Elaine met her first Salvatorian at age nine, when Brother Gordian Jungwirth, SDS came to her family home selling The Savior’s Call and Manna magazines. Ten years later, she wrote to Salvatorian Sisters at St. Mary’s Hospital in Wausau, Wis., asking for information about the Congregation. Elaine became a candidate with the Sisters of the Divine Savior when she was 19 years old, and later that year received the name Sr. Cor Mariae when she entered the novitiate. She made first vows on August 13, 1949 and final vows six years later.
Sr. Elaine earned a bachelor’s degree in history from Milwaukee’s Alverno College in 1958, and a master’s in American history from Notre Dame University in 1962. She did post-graduate work at Marquette University and the University of Wisconsin-Milwaukee, and later studied Swahili at the University of Syracuse in New York.
Sr. Elaine taught junior high students at Mother of Good Counsel School in Milwaukee and St. Therese School in Schofield, Wis. At Divine Savior High School, she taught for four years and served as principal for two years. She also taught history, political science and economics at Divine Savior Junior College in Milwaukee. A “most exciting challenge” to serve in foreign missions finally came in 1964, when Sr. Elaine was asked to open a girls’ secondary school in Masasi, Tanzania in East Africa. She served at the school as headmistress and later as a teacher.
In 1974, Sr. Elaine completed clinical pastoral education at Deaconess Hospital in Milwaukee. For the next 10 years, she served as a staff member of the Pastoral Care Department, and later became the director of pastoral care at Divine Savior Hospital & Nursing Home in Portage, Wis. In this ministry, Sr. Elaine was a gentle presence among the people she served. In a newspaper profile she was described, “…her presence and actions are a witness to the love of God for His people, enlightening and inspiring others with the values of Christ. This gentle presence of Sister Elaine indicates more than physical presence. Here is a Salvatorian woman who can deeply listen, care, and empathize. She is building bridges in helping others to be in touch with the Father.” In her ministry, she often asked the question, “What is your relationship with God?” It sparked responses that opened hearts to a lived faith life, pain, tears and a whole life story.
In 1986, Sr. Elaine felt called to a new ministry in Holly Springs, Miss., where she joined the social services staff at Sacred Heart Southern Missions. She came to know the poor, elderly and sick in Benton and Marshall Counties, and networked with many different agencies to secure services for them. Beyond the services, she offered hope, love and a presence that lifted their hearts. She also worked with immigrants entering the U.S. and advocated for immigration reform.

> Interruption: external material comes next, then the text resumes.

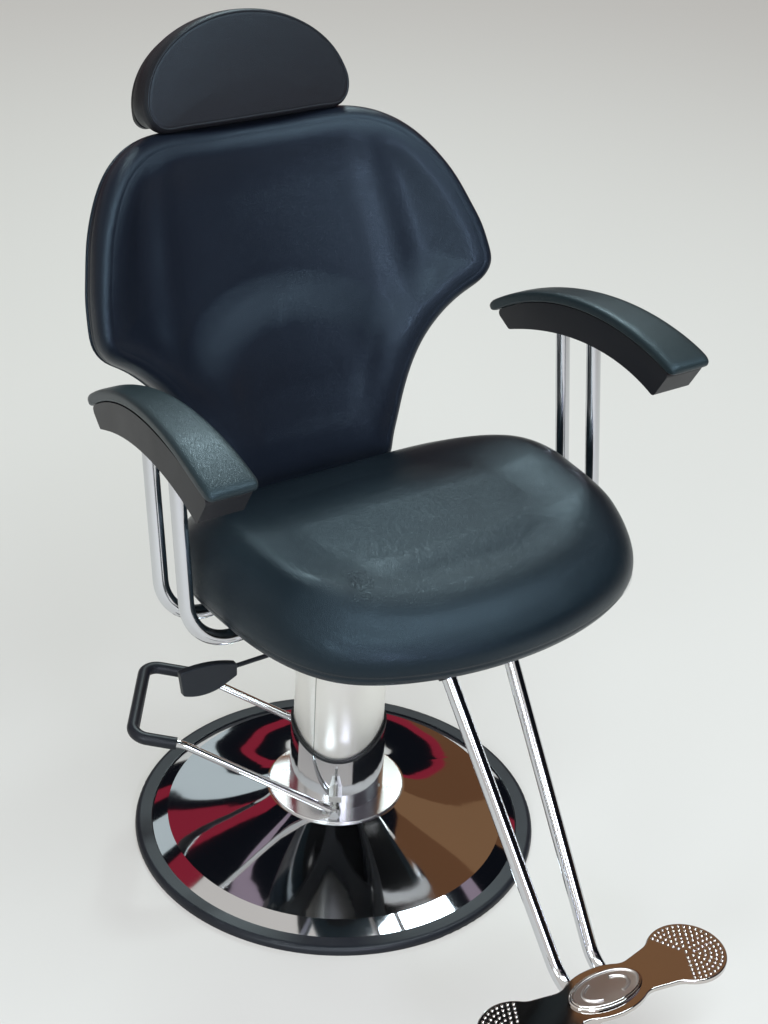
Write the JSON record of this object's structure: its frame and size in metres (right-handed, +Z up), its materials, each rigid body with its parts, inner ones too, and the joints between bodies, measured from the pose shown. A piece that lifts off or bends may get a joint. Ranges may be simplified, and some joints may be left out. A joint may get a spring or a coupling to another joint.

After 16 years, Sr. Elaine returned to Milwaukee, where she answered the call to serve as the Coordinator for Peace & Justice for her Salvatorian province. She believed, “living the mission of the Sisters of the Divine Savior means working for justice and peace in varied ways.” In this ministry she educated and offered opportunities for Salvatorian Sisters to live Gospel values by responding to local, national and global justice issues.
Even after moving to our Salvatorian Sisters Residence (SSR), Sr. Elaine continued to think globally by encouraging participation in the Province Lenten projects and developing ways to promote the culture of solidarity within her SSR community. Sr. Elaine had strong and bold ideas on political and social issues, and expressed them freely without “telling you how to vote.” She also advocated for other Salvatorian Sisters who needed assistance, especially the late Sr. Lawrence Bergs, SDS.
Sr. Elaine once said, “Each ministry has helped me to understand the gift of God’s love at different times in my life. My vocation has been a gift and I have been blessed in religious life. I have learned that God is always walking with us in good and painful times. I was never alone.”
Sr. Elaine felt the presence of God when her Salvatorian Sisters gathered to pray with her on January 2, 2016. She died that afternoon at the age of 87 and professed for 66 years.